In late 2006, Judge Gale Rasin found that Lomax’s trial attorney had provided unconstitutionally ineffective assistance of counsel by failing to present thorough evidence of his injury and failing to call two police officers who obtained witness descriptions at odds with Lomax. He also failed to call the officer who chased the suspect. Lomax could not have outrun the officer due to his injuries. Lomax had earned his GED and an Associate Degree and had taken creative writing courses, while in prison. He was a tutor and the editor of a prison newsletter, as well. He was resentenced to time served and released.

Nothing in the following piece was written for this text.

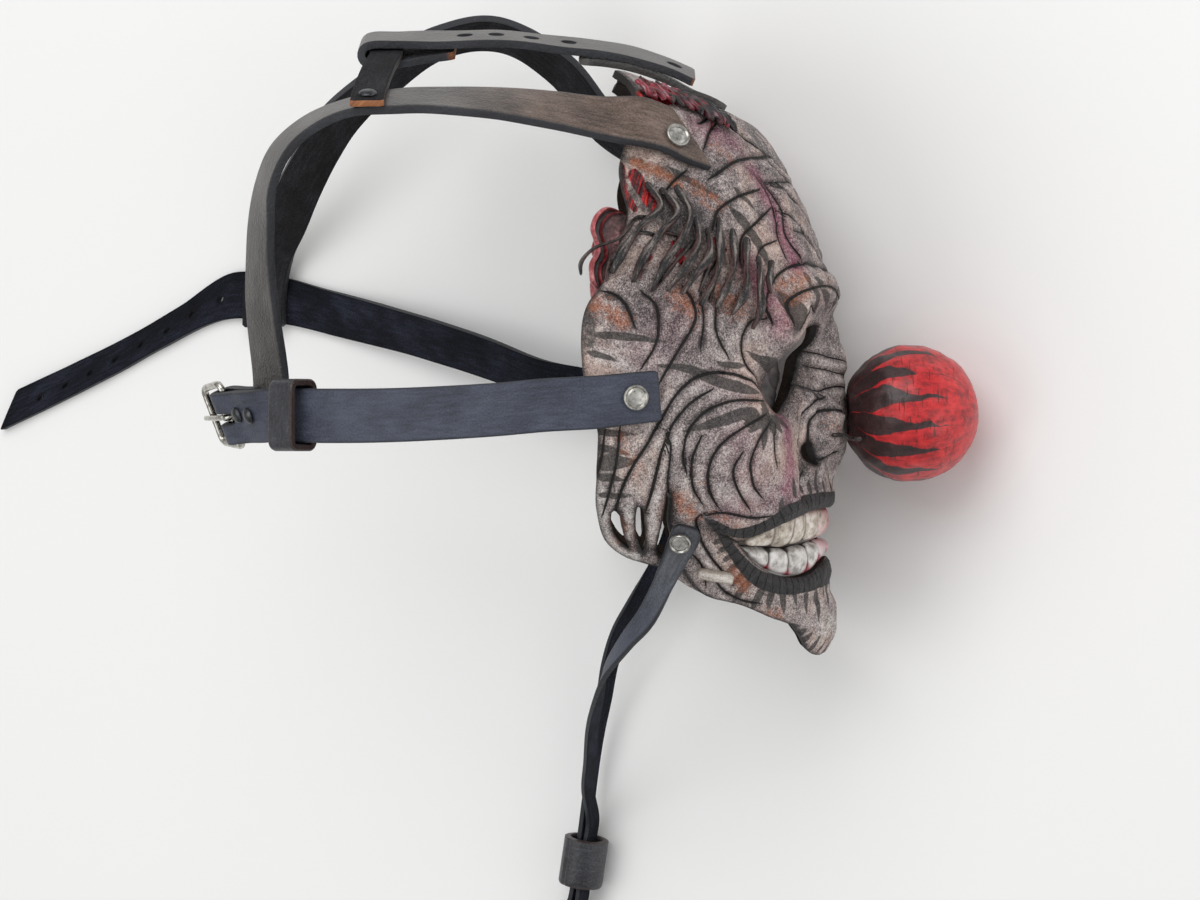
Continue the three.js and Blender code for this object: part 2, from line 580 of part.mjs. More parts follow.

In 2009, a new law went into effect in Maryland allowing defendants to contend they had new evidence of innocence and request hearings. In 2012, Baltimore City State Attorney Gregg Bernstein, newly-elected, established a Conviction Integrity Unit to investigate claims of innocence. Lomax requested his case be re-examined. The investigation determined that the prosecution had failed to disclose exculpatory evidence. The prosecution joined the defense in requesting Lomax’s convictions be vacated, they wrote: “Each of these items constitutes newly discovered evidence [that] creates a substantial or significant possibility” that Lomax would have been acquitted. The evidence included a witness who identified a different mugshot as the perpetrator.
In 2014, Lomax’s lawyers filed a writ of actual innocence. The prosecution concurred with the defense and on April 2nd, Lomax’s charges were dismissed.